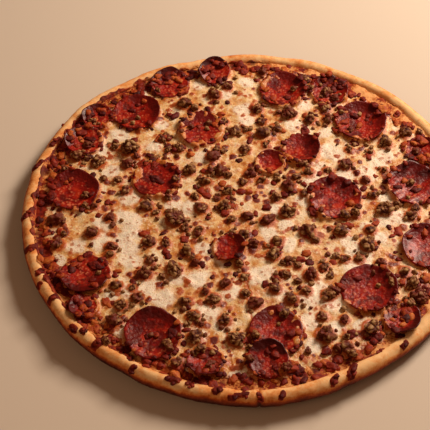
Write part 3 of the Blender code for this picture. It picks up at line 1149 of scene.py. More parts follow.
@dataclass
class Crust:
    """The bread: base, browned outer wall, uneven rim and sunken bed."""

    form: BreadForm
    steps: int = 1000
    bead_points: int = 44
    foot_points: int = 9
    base_rings: int = 14
    foot_round: float = 7.5 * MM
    foot_lift: float = 0.4 * MM
    bead_from: float = -35.0
    bead_turn: float = 205.0
    # Where the painted shade on the bread falls: darkest on the near left, away from the key light, and on
    # the far outer edge; the rise lifts the painted shade higher up the shaded side.
    shade_bearing: float = -140.0
    far_shade_bearing: float = 70.0
    brown_level: float = 5.5
    shade_rise: float = 3.8
    brown_fade: float = 12.4
    finish: Finish = BakedBread("baked bread")

    def profile(self) -> list[tuple[float, float]]:
        """Draws the section.

        Returns:
            Radius and height of its points, from the middle of the base to the middle of the bed.
        """
        form = self.form
        points = [(form.foot_radius * ring / self.base_rings, 0.0) for ring in range(self.base_rings + 1)]
        start = np.array((form.foot_radius, 0.0))
        pull = np.array((form.foot_radius + self.foot_round, self.foot_lift))
        end = np.array(form.on_bead(self.bead_from))
        for step in range(1, self.foot_points):
            share = step / self.foot_points
            near = start + (pull - start) * share
            far = pull + (end - pull) * share
            points.append(tuple(near + (far - near) * share))
        for step in range(self.bead_points + 1):
            points.append(form.on_bead(self.bead_from + self.bead_turn * step / self.bead_points))
        points.append((form.bed_radius, form.bed_height))
        points.append((0.97 * form.bed_radius, form.bed_height))
        points.append((0.0, form.bed_height))
        return points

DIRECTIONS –
Reproduce the listing shown above in its entirety, exactly.

TASK RESULT –
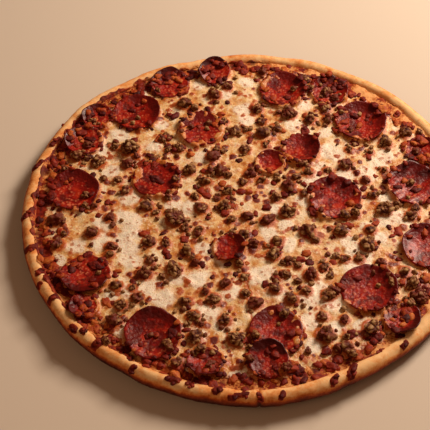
Write part 3 of the Blender code for this picture. It picks up at line 1149 of scene.py. More parts follow.
@dataclass
class Crust:
    """The bread: base, browned outer wall, uneven rim and sunken bed."""

    form: BreadForm
    steps: int = 1000
    bead_points: int = 44
    foot_points: int = 9
    base_rings: int = 14
    foot_round: float = 7.5 * MM
    foot_lift: float = 0.4 * MM
    bead_from: float = -35.0
    bead_turn: float = 205.0
    # Where the painted shade on the bread falls: darkest on the near left, away from the key light, and on
    # the far outer edge; the rise lifts the painted shade higher up the shaded side.
    shade_bearing: float = -140.0
    far_shade_bearing: float = 70.0
    brown_level: float = 5.5
    shade_rise: float = 3.8
    brown_fade: float = 12.4
    finish: Finish = BakedBread("baked bread")

    def profile(self) -> list[tuple[float, float]]:
        """Draws the section.

        Returns:
            Radius and height of its points, from the middle of the base to the middle of the bed.
        """
        form = self.form
        points = [(form.foot_radius * ring / self.base_rings, 0.0) for ring in range(self.base_rings + 1)]
        start = np.array((form.foot_radius, 0.0))
        pull = np.array((form.foot_radius + self.foot_round, self.foot_lift))
        end = np.array(form.on_bead(self.bead_from))
        for step in range(1, self.foot_points):
            share = step / self.foot_points
            near = start + (pull - start) * share
            far = pull + (end - pull) * share
            points.append(tuple(near + (far - near) * share))
        for step in range(self.bead_points + 1):
            points.append(form.on_bead(self.bead_from + self.bead_turn * step / self.bead_points))
        points.append((form.bed_radius, form.bed_height))
        points.append((0.97 * form.bed_radius, form.bed_height))
        points.append((0.0, form.bed_height))
        return points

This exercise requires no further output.